Thanks to a previously overlooked legal technicality, Wal-Mart may be coming to town after all. A California-based developer has submitted plans to build a 150,000 square-foot Wal-Mart supercenter on Union Ave. next door to Target, where the Tacoma Elks Lodge is currently located.

Although the Tacoma City Council passed a 6-month moratorium on all big-box retailers on Aug. 30, it did not take effect until it was printed and publicized in accordance with Washington state law.  The developer submitted plans for the Wal-Mart on Aug. 31, the day before the moratorium was publically released, so it is unclear whether the moratorium applies to the development of Wal-Mart. When this issue of The Trail went to print, a legal decision regarding the moratorium’s application to the proposed Wal-Mart had not been reached.

The City Council cited concerns over the effect of big-box development on community businesses and traffic concerns in their decision to pass the moratorium. The Central Neighborhood of Tacoma (CNC) has been one of the most vocal groups in opposition.

“This is about protecting the businesses already established who are struggling day in and day out to keep their doors open and adding this development will do nothing but drown the market diversity in our neighborhood,” CNC Secretary Justin Leighton said in a Sept. 2 press release. “A large single-purpose retail store with surface parking will not benefit the neighborhood.”

The larger debate on the effect of giant retail stores like Wal-Mart has found its way into classrooms on campus.
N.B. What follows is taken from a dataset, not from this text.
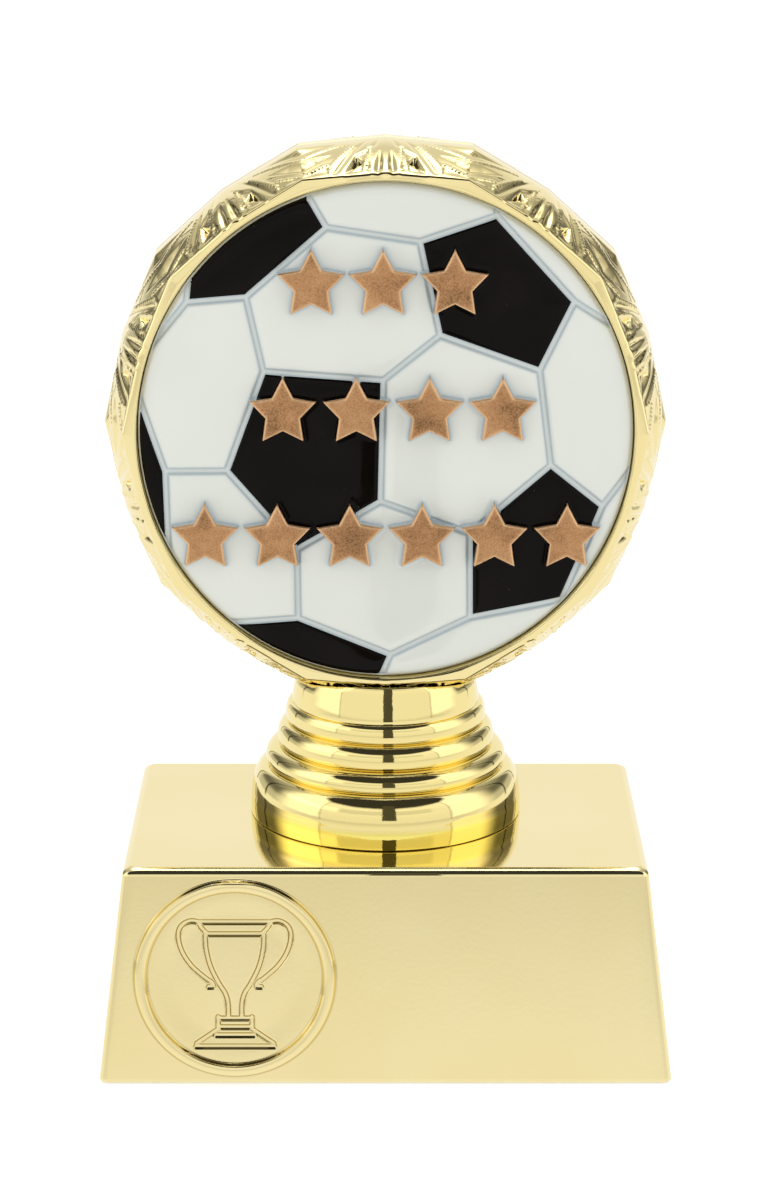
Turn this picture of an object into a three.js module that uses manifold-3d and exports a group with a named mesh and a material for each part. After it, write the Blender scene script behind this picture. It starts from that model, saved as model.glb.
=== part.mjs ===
// Figure trophy: a metallised plastic base, a stepped riser and a cut-glass style
// round holder that carries a resin football medallion, clamped by one threaded rod.
// Millimetres, +Z up, front towards -Y, origin at the centre of the base underside.
import * as THREE from 'three';
import { mergeVertices } from 'three/addons/utils/BufferGeometryUtils.js';
import Module from 'manifold-3d';

// ---- driving dimensions -----------------------------------------------------
const GAP = 0.3;                     // working gap between neighbouring pieces

const BASE_W = 79.6, BASE_D = 54.2;  // base footprint
const BASE_TOP_W = 72.4, BASE_TOP_D = 47.0;
const BASE_H = 30.2;
const BASE_WALL = 2.2;
const BASE_CORNER = 1.6;             // vertical corner radius
const BASE_EDGE = 1.1;               // top edge radius
const BOSS_R = 6.5, BOSS_DROP = 3.3;

const AXIS_Y = 3.0;                  // the rod stands behind the middle of the base
const ROD_R = 2.5;                   // M5
const HOLE_R = 2.8;
const ROD_Z0 = 12.5, ROD_Z1 = 66.5;

const RING_X = -20.84, RING_Z = 14.9, RING_R = 14.05, RING_WIDTH = 1.6, RING_RISE = 0.7;
const CUP_DEPTH = 0.35, CUP_LINE = 0.42; // depth and half-width of the cup's engraved lines

const NECK_TOP_Z = 51.4;
const RISER_WALL = 1.8;
const RISER_CEILING_Z = 46.2;

const BALL_Z = 88.1;                 // centre of the round holder
const HOLDER_R_CORNER = 39.7, HOLDER_R_MID = 38.95;   // ten corners at the equator
const LIP_R_CORNER = 36.5, LIP_R_MID = 35.6;
const HOLDER_HALF = 12.0;            // equator to lip plane
const RIM_BAND = 0.8;                // short straight band at the equator
const RECESS_R = 34.5;
const RECESS_FLOOR = 8.1;            // recess floor in front of the equator
const CAVITY_R = 35.2, CAVITY_DEPTH = 6.2;
const POST_RING = 24, POST_R = 3.2, PEG_R = 1.65, SOCKET_R = 2.0;

const PAD_R = 30, PAD_T = 0.8;
const DISC_R = 34.2;
const DISC_BACK = 9.5, DISC_FACE = 11.1;
const PANEL_TOP = 12.0, SEAM = 0.38;
const STAR_R = 4.75, STAR_INNER = 0.52, STAR_TOP = 13.6;
const FACE_SX = 0.988, FACE_SZ = 1.004;  // width and height trim of the face pattern

// ---- materials ---------------------------------------------------------------
const gold = new THREE.MeshStandardMaterial({ color: 0xe3cf86, metalness: 1.0, roughness: 0.12 });
const goldDeep = new THREE.MeshStandardMaterial({ color: 0xdcc274, metalness: 1.0, roughness: 0.1 });
const steel = new THREE.MeshStandardMaterial({ color: 0xb4b6b8, metalness: 1.0, roughness: 0.4 });
const zinc = new THREE.MeshStandardMaterial({ color: 0xc8cacb, metalness: 1.0, roughness: 0.3 });
const enamel = new THREE.MeshStandardMaterial({ color: 0xe4e6dc, metalness: 0.0, roughness: 0.15 });
const foam = new THREE.MeshStandardMaterial({ color: 0xf0efe8, metalness: 0.0, roughness: 0.9 });

// ---- solid helpers -------------------------------------------------------------
const wasm = await Module();
wasm.setup();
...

IPE Professor Emelie Peine, who studied the issue during her time in graduate school at Cornell University in New York, incorporates the subject into her IPE 201 curriculum.

“One of the big critiques is that Wal-Mart takes business away from local businesses and effects local labor markets. There has been a lot of economic research on the subject and it is kind of inconclusive,” Peine said.

Peine was quick to mention that large retailers like Wal-Mart also bring benefits to consumers through their generally low prices.

“As an academic institution that teaches students to think critically, it is our responsibility to do that here as well and to think about what it means to have Wal-Mart as a member of the community. For a lot of people, that means cost-savings,” Peine said.

Annie Bigalke, ’11, former president of Students for a Sustainable Campus (SSC),  critiqued the anonymity and health issues attached to Wal-Mart style retailing.

“Students should definitely care. This is something that will directly impact students. Historically, Wal-Mart has ruined a lot of local economies,” Bigalke said. “Tacoma has made a lot of progress recently as a community and it seems like this would be taking steps backward.”

Perhaps due to lack of publicity, no campus organizations have issued statements on this polarizing community issue. The ASUPS executive administration declined to comment and the Office of Community Engagement did not respond to an interview request.

It would be some time until Puget Sound students are shopping at Wal-Mart. Stores of the proposed size generally take around 18 months to open, according to Kathleen Cooper of the Tacoma News Tribune. Meanwhile, the city awaits the city’s verdict on the moratorium.